Tuesday, November 11, 2008

RISE. Millennial Mayors Congress



Design work can be a mystery sometimes. I often wonder how visionary designers like Scott Hansen, Lance Wyman and James White get the jobs they do. But there's no mystery really. Visionary designers create visionary work. They do so, I think, with two things: a deep, abiding passion for design, and a lot of hard, nonstop work. One thing Bethany Shorb has shown me is that even great creatives with great ideas have to work their arses off.

For some time now I've been searching for a way to feel as though I'm more than just a working designer. In my work, clients present a need, and I fill it. I work hard and my clients are happy. I am compensated accordingly for my work and there we have my job. My job. So what's missing? What's missing is – maybe "missing" is the wrong word - what's not where it should be is the abiding passion. Not a passion for admiring design, but a passion for producing it.

The aforementioned search took a big step this week when I decided that doing the kind of work I want to do will, not may, will require doing it for myself and possibly no one else. (That's not to say someone else couldn't find it desirable someday of course.) With that in mind I set out to create the above poster. This poster was not requested by any client. I will not be paid for it and it may never be produced. However, this poster and the impetus for creating it are two of the first things I've created since closing Primary Space in 2006 that I am truly excited about. It represents for me a step that has to be taken every day. The willingness to produce design that could not only meet a client need, but that meets a need in me as well.

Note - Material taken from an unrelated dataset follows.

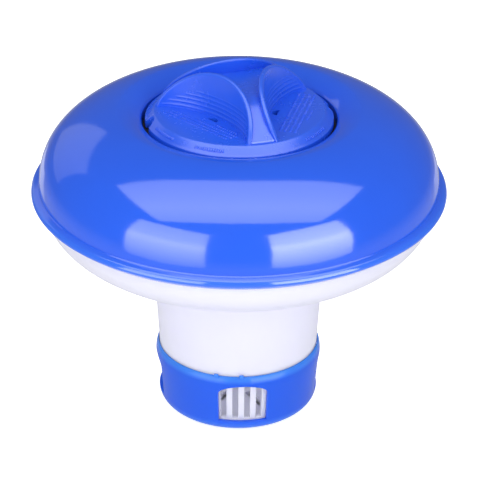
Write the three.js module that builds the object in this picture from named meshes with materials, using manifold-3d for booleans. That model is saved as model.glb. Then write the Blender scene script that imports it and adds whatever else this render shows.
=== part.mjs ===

["RISE. The Millennial Mayors Congress", is a teaser poster for a new organization created by the Suburbs Alliance (see earlier logo post).]

First NEW YORK Job



I have just completed an identity design for my first client in New York City since moving here over the summer. Daniel A. D'Ordine contracted me to design his consultancy's logo. He provides investment and financial planning. We discussed the modernization of the financial industry's identity trends and agreed that Wall Street has been moving away from more conservative logos and branding. See Morgan Stanley and TIAA/CREF as examples. It's no longer the serif rich, engraving style fonts that front finance house and partnerships these day.

Dan wanted to appeal both to his established, elder clientele as well as expand his client base to include young professionals including creatives and artists. With that in mind I set out to create a logo that was both contemporary, keeping pace with modern identities, and professional so as not to startle any of the establishment.

MILLENNIAL Mayors Congress



The recently completed identity for the Millennial Mayors Congress, a program from the Suburbs Alliance. Quite possibly one of the most difficult logo challenges I've had in the last 10 years. It may look simple enough, but getting here was no small task.

The client wanted a meaningful, but abstract expression of this org's tenants, without using overt imagery like initials, or iconography that directly represents the name itself. The process required 8 rounds of designs and revisions, most rounds containing 9 or more concepts. I don't normally create that much imagery for a logo design but, as I said, this one was a monster. Why couldn't it just be a simple "MMC"?

I know the answer of course. And I'm damn glad for it.